As long as Ireland remains a member of the EU, it remains a part of its customs union. There is zero ambiguity on this point: the treaties state that

The Union shall comprise a customs union which shall cover all trade in goods and which shall involve the prohibition between Member States of customs duties on imports and exports and of all charges having equivalent effect, and the adoption of a common customs tariff in their relations with third countries.

No wiggle room here, as there is for example in some of the provisions regarding monetary union, and for good reason: the customs union has been the uncontested heart of the European project since the 1950s. As long as the North is outside the EU and its customs union, and the Republic is inside, there will have to be border controls between North and South to rule out trade diversion.

We all hope that these will be as unobtrusive as possible: if you like, that they will not be “hard”. IT can surely help. But customs controls of some sort there will have to be. As Eurointelligence says,

this is not an issue of political negotiation, but technical necessity. It is possible to soften the hardness of border by erecting customs posts for trucks alongside the motorway, before and after the border, and allow passenger cars free cross the border. But since the EU applies tariffs and taxes to goods entering the customs union, those goods have to be monitored at some point during the transit. You can think of the softest conceivable border as the one between Switzerland and Germany. Switzerland is in Schengen, but not in the customs union. Passenger cars pass relatively quickly, while there are sometime long lines of lorries on the motorway before the border. Call it what you will. But there will have to be customs controls post-Brexit.

Even if it were mysteriously possible for Ireland not to enforce the common external tariff and remain inside the EU, which it quite obviously isn’t: if we magically got the right to not check goods coming across the Border, what would be the result? Since Ireland would be de facto outside the customs union, all trade between Ireland and the EU26 would necessarily be subject to costly border and customs formalities, so as to rule out trade deflection. The basis for our prosperity, costless access to the Single Market, would be destroyed.

The return of the Border, however soft, is appalling. I understand that people wish that the British had not placed us in this position, but they have (the British, mark you, not the EU).
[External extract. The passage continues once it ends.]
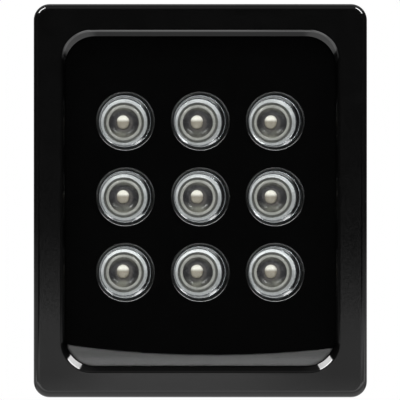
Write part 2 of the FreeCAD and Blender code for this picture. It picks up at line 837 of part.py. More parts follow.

And closing our eyes, sticking our fingers in our ears, and hoping that a fairy godmother will magic our problems away will not help.

It is logically coherent, if lunatic, to argue that Ireland should quit the EU and join the UK customs union (leaving the EU would on its own obviously not suffice to avoid a North-South border: our exit from the EU would have to be of the red, white, and blue variety). It is logically coherent to argue that Northern Ireland should remain within it, and I wish it would. That seems like something worth arguing for. But it is logically incoherent to argue that if we remain in the EU and its customs union, and the North leaves both, there can be some special deal that will avoid the need for a customs frontier on the island.

Those who want Ireland to leave the EU know that they are in a small minority, and many will not come out and argue for their position particularly strongly, for fear of being laughed out of court. The evidence that our prosperity is based on EU membership is overwhelming. But expect them, in the months and years ahead, to claim that the return of a customs frontier somehow shows that “the EU” has let Ireland down. The Brexit campaign shows that such dishonesty can pay: which is why it is so important that everyone understand that if the North leaves the EU and its customs union, and we remain inside it, there is nothing that the EU or anyone else can do to prevent the return of such a frontier.

  • There are other benefits to having a customs union: for example, the EU 27 is a far more formidable negotiator than the UK, allowing the EU to strike more favourable trade deals with third parties.